I think a lot of people really underestimate how difficult it is to translate what we want in our heads to having someone else understand it. However, this is problem is treated as practically non-existent whenever AI is marketed as a tool for creating content.

This conceit reveals itself as soon as a text prompt is used as the input. The idea here, if it isn't obvious enough, is that a text prompt is the easiest, fastest way for you to get what you want from the AI. However, the languages we use still have a TON of ambiguities. It's very difficult to specify exactly what you want to someone, AI or not.

This is why you'll see, like what is being done with AI right now, a lot of time being spent trying to figure out how to reduce that ambiguity when trying to get an AI to do whatever the creators think "the right thing" is. You get AI models trained to make specific kinds of things, you get more ways to nudge the AI in what is hopefully the right direction, and you get the creation of the "prompt engineer" role whose purpose is to figure out how to speak to the AI in the "right way" to produce "the right thing".

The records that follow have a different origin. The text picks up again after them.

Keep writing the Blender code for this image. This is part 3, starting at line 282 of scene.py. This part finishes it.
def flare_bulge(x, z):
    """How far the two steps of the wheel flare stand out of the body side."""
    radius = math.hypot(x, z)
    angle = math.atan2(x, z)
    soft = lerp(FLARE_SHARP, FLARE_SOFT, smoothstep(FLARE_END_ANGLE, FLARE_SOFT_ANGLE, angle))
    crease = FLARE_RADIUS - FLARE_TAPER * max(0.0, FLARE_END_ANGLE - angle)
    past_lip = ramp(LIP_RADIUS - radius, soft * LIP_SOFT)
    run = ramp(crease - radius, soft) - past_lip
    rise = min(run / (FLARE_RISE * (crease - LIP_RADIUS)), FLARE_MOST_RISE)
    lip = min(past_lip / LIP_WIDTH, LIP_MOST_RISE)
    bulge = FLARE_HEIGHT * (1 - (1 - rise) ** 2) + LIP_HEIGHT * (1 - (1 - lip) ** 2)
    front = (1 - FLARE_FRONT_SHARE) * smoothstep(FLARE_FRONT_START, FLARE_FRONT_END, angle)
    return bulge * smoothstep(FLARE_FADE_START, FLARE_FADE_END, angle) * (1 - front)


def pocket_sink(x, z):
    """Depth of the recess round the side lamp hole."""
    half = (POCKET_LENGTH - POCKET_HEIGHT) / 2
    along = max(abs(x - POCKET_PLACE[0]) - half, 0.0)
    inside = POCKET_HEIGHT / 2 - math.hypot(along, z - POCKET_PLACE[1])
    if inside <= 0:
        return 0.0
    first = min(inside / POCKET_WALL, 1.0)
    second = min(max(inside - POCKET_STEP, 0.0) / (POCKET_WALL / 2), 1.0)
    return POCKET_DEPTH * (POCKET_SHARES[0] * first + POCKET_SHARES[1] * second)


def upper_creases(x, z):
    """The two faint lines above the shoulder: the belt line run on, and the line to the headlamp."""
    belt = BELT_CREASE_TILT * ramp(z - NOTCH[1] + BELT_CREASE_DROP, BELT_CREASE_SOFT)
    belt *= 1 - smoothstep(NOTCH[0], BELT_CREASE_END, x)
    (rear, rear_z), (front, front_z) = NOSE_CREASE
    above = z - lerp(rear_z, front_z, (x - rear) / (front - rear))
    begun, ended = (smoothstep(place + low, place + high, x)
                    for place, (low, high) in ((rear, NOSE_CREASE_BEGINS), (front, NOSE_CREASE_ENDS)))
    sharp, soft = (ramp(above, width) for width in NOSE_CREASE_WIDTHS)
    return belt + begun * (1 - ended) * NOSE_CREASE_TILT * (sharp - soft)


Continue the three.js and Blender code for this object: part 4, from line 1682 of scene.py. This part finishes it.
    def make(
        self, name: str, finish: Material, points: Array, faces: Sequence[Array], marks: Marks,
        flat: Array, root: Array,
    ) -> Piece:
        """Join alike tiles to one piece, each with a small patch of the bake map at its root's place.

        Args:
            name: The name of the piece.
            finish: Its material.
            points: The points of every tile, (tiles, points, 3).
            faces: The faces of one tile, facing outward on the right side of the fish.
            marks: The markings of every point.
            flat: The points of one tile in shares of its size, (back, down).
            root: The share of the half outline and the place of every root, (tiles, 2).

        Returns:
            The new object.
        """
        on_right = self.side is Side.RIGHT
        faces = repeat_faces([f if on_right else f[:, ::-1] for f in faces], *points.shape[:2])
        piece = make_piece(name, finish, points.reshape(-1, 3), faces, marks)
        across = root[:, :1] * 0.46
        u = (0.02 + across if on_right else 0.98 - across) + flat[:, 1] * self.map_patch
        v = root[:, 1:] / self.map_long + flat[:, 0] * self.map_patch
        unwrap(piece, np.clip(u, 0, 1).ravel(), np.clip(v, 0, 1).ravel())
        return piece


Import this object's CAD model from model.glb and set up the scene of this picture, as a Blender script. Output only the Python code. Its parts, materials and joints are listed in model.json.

Honestly, I imagine most situations where companies try to use AI look like this...

company: Wow, AI can replace artists!
company: Oh, actually, I can't get the AI to do what I want. Maybe we want a prompt engineer?
company: But if we want to replace artists to lower our payroll, we'll have to pay them less than we pay artists for this to be worth it.
prompt engineer: oh no

...and now, the company is talking to a human again, instead of an AI. Why? Because they feel like a human can understand them better than an AI can. But, well, that's at least one reason for why you had an artist in the first place.

And now, I'm going to quote the article On the foolishness of "natural language processing" by Dijkstra, because it's so based:

The virtue of formal texts is that their manipulations, in order to be legitimate, need to satisfy only a few simple rules; they are, when you come to think of it, an amazingly effective tool for ruling out all sorts of nonsense that, when we use our native tongues, are almost impossible to avoid.